東京審判,功勳與遺憾並存。1946年5月3日,在日本東京的遠東國際軍事法庭,東條英機、廣田弘毅、梅津美治郎等28名甲級戰犯被起訴。審判歷時兩年半、11個國家參與庭審、證據4300餘件、超過20萬人旁聽。然而,審判中一些駭人聽聞的罪行,如731部隊在中國進行大規模細菌戰和活體實驗的罪行,未能得到徹底清算和公開審判。部分戰犯被提前釋放,有人甚至重返政壇高位,這種不徹底性埋下的「苦果」,至今仍影響著日本社會對戰爭責任的認知。
如今,東京審判法庭原址被納入防衛省內部,謝絕採訪申請。曾關押戰犯的巢鴨監獄舊址已成商業設施,歷史印記難尋。儘管東京審判這段歷史被刻意淡出日本公眾視野,但擋不住對其意義的持續爭論。日本社會流行的「侵略責任是過去的事,未來才重要」的論調,恰恰忽視了以史為鑒的重要性。
瀋陽審判是漫長審判史冊的獨特終章。

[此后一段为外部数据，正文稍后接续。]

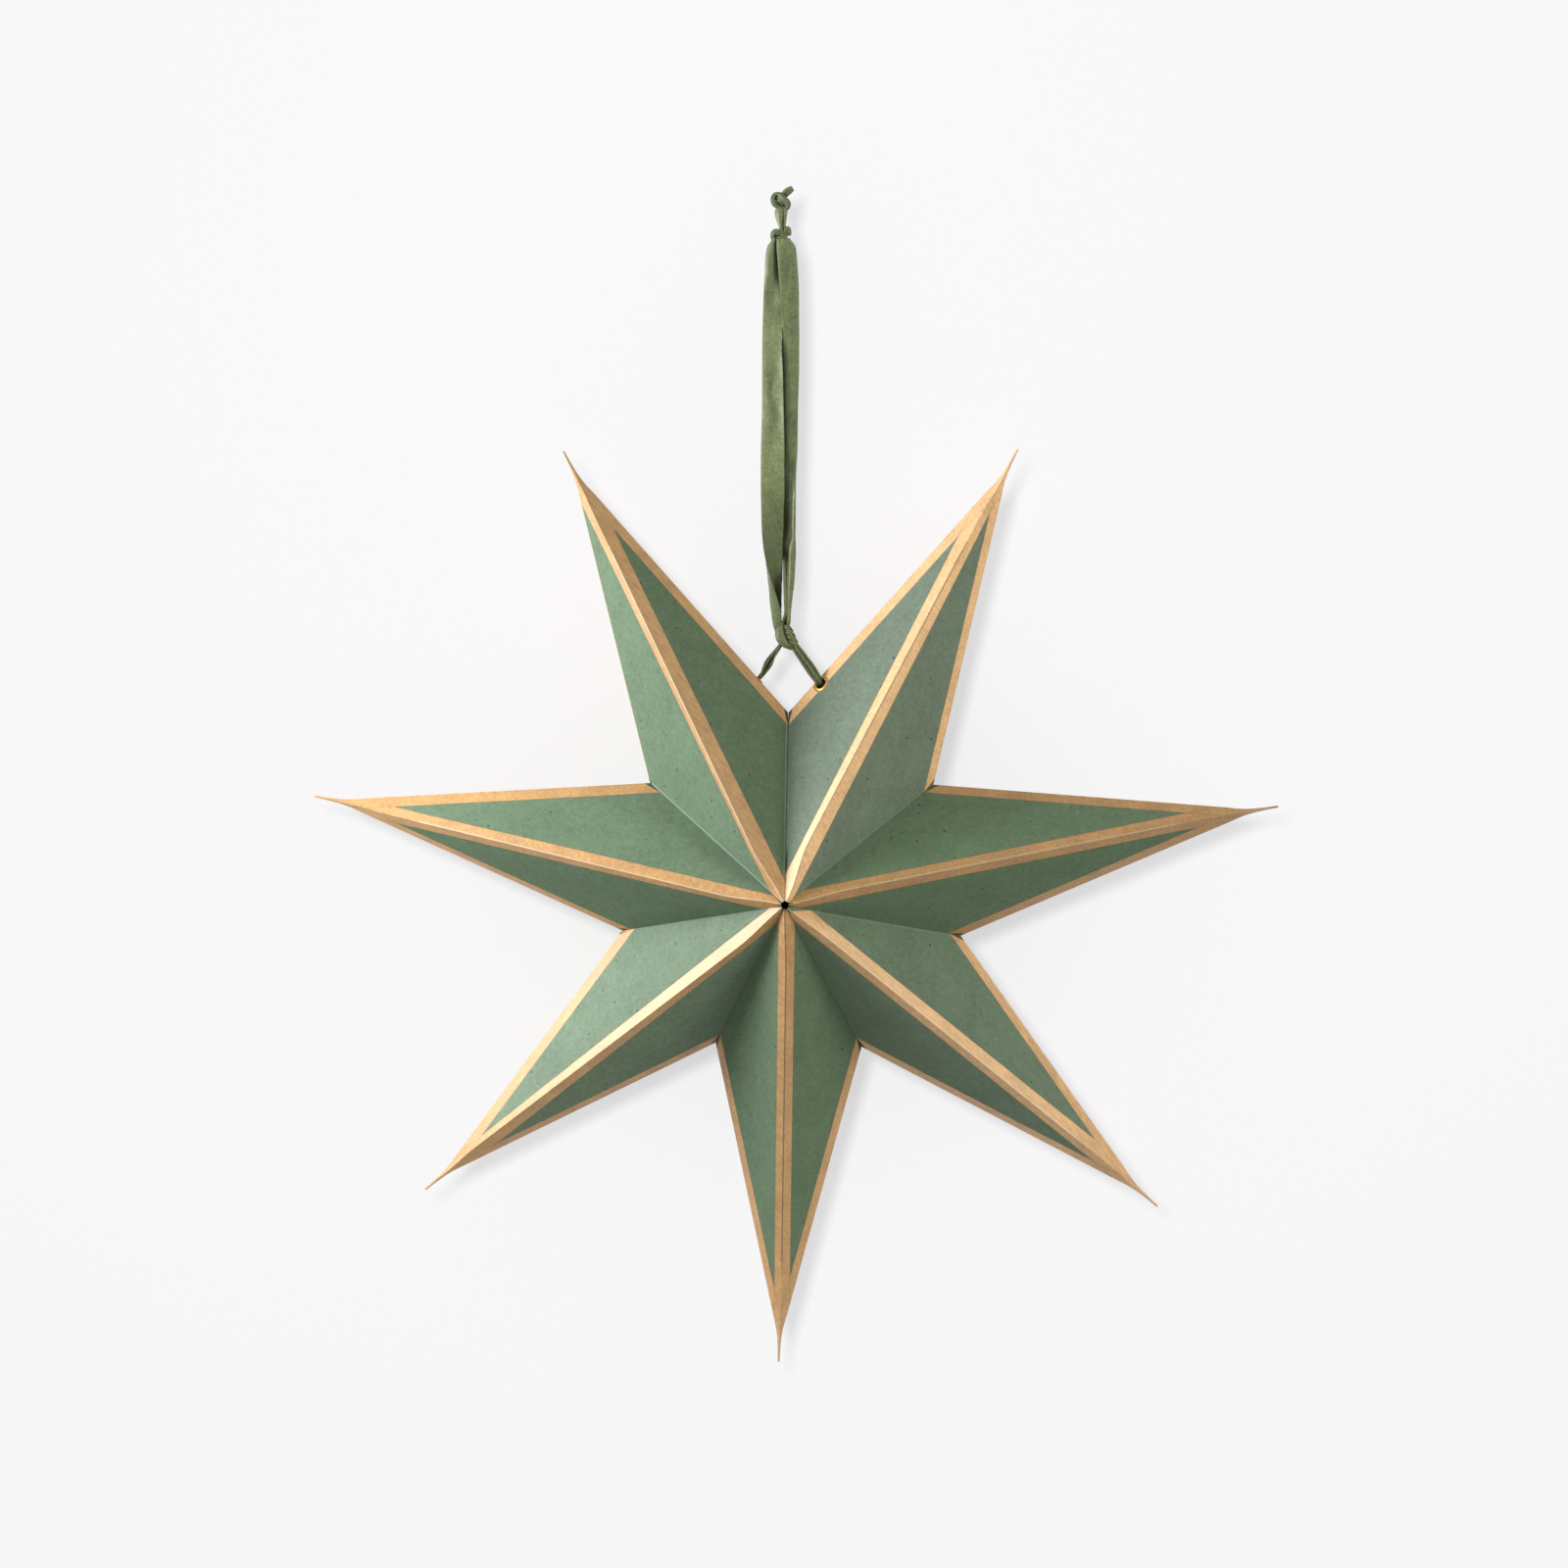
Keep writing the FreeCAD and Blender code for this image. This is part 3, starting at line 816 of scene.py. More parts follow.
        piece.data.set_sharp_from_angle(angle=PAPER_SHARP_ANGLE)
        return piece


def punch(piece, place, normal):
    """A round hole for an eyelet."""
    bm = bmesh.new()
    radius = EYELET_HOLE * MM
    bmesh.ops.create_cone(
        bm, cap_ends=True, segments=40, radius1=radius, radius2=radius, depth=6 * MM,
        matrix=Matrix.Translation(place) @ normal.to_track_quat("Z", "Y").to_matrix().to_4x4(),
    )
    mesh = bpy.data.meshes.new("punch")
    bm.to_mesh(mesh)
    bm.free()
    tool = bpy.data.objects.new("punch", mesh)
    bpy.context.scene.collection.objects.link(tool)
    hole = piece.modifiers.new("hole", "BOOLEAN")
    hole.operation = "DIFFERENCE"
    hole.solver = "EXACT"
    hole.object = tool
    apply_modifiers(piece)
    bpy.data.objects.remove(tool)
    bpy.data.meshes.remove(mesh)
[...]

1956年6月9日,瀋陽皇姑區黑龍江街77號,一場審判在此展開。那幢金色琉璃瓦屋頂的二層小樓,無聲訴說著歷史的重量。69年前,正是在這裏,中國法官的法槌重重敲響——36名日本戰犯在中華人民共和國最高人民法院特別軍事法庭上,低下了曾經傲慢的頭顱。所有受審的日本戰犯,無一例外地俯首認罪,誠心懺悔。
瀋陽審判的成功,汲取了紐倫堡、東京乃至南京審判的經驗與教訓,凝聚了新中國的寬宥與智慧。它見證前所未有的國際審判奇跡:戰犯在這裏完成從「鬼」到「人」的蛻變,新中國蕩滌其靈魂、重賦其新生,使他們釋放回國後成立「中國歸還者聯絡會」,高舉「反戰、和平」旗幟,餘生都在為中日友好而奔走呼號。

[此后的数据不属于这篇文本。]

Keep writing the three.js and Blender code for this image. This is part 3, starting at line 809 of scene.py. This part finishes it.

走進瀋陽審判日本戰犯法庭舊址陳列館,審判人員的法椅、律師穿過的風衣與西裝外套……一件件充滿年代感的文物,讓歷史的全貌重新浮出水面,引領參觀者重溫那令億萬國人揚眉吐氣的歷史片段。
三處審判舊址跨越東西,縱貫歐亞。審判的重音,振聾發聵。審判的餘音,跨越時空。
德國正視歷史的態度,本是日本的寶貴鏡鑒,但同為二戰發起國,日本朝野對戰爭一直缺乏嚴肅徹底的反省,甚至甲級戰犯被供奉於靖國神社,屢受日本政客參拜。時至今日,一些日本右翼分子仍在大肆炒作「侵略無罪」「勝者對敗者清算」等陳詞老調,本質是為日本戰犯張目,為侵略罪行「翻案」。對於諸如南京大屠殺、731部隊細菌戰這樣鐵證如山、慘絕人寰的暴行,日本國內始終有股勢力罔顧事實,或矢口否認,或竭力淡化,甚至篡改教科書,在右傾化道路上越走越遠。

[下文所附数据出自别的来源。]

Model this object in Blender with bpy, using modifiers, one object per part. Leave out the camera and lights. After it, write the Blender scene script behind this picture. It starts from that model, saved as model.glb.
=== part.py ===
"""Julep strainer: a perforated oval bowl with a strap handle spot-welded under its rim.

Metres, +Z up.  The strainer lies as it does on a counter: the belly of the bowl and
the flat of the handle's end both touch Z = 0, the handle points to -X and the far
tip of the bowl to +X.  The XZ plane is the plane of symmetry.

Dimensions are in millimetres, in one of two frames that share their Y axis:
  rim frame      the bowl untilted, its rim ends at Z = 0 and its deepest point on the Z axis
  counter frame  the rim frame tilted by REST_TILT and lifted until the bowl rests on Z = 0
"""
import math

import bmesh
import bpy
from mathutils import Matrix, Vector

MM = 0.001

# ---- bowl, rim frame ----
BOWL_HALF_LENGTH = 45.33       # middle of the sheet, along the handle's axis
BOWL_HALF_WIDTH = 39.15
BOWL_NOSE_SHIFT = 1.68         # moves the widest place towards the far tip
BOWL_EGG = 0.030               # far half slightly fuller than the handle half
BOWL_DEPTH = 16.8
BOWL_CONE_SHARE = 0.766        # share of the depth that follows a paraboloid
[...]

逆於歷史潮流的圖謀必遭唾棄。正在全國熱映的電影《南京照相館》,取材於南京大屠殺期間日軍暴行的真實歷史影像;揭露細菌戰罪行的電影《731》,即將在九一八事變爆發94周年的特殊節點上映。億萬國人的關注,便是對歷史真相的堅守。
從審判南京大屠殺主犯穀壽夫的南京審判、與瀋陽審判同期進行的太原審判,以及盟國在馬尼拉、新加坡、仰光等地對乙、丙級戰犯的審判,再到蘇聯主持的揭露關東軍細菌戰罪行的伯力審判,全球範圍內的正義清算讓不同戰場的證據得以串聯,讓罪惡行徑無所遁形,織就了追責戰爭罪行的天網。
時間是最公平、最冷靜的法官,歷史的審判臺永不落幕。當瀋陽的小學生在法庭舊址臨摹「和平」二字,當日本青年一代高舉反戰旗幟遊行,當紐倫堡的年輕人再次走進法庭舊址,歷史的迴響便有了新的聲部。
歷史是最好的教科書,也是最好的清醒劑。它存在於泛黃的審判檔案、肅穆的法庭舊址,更鐫刻在人類的集體記憶與道德良知之中。那些妄圖否認、歪曲侵略罪行的人,終將在永不消逝的迴響裏,接受正義與人民的審判。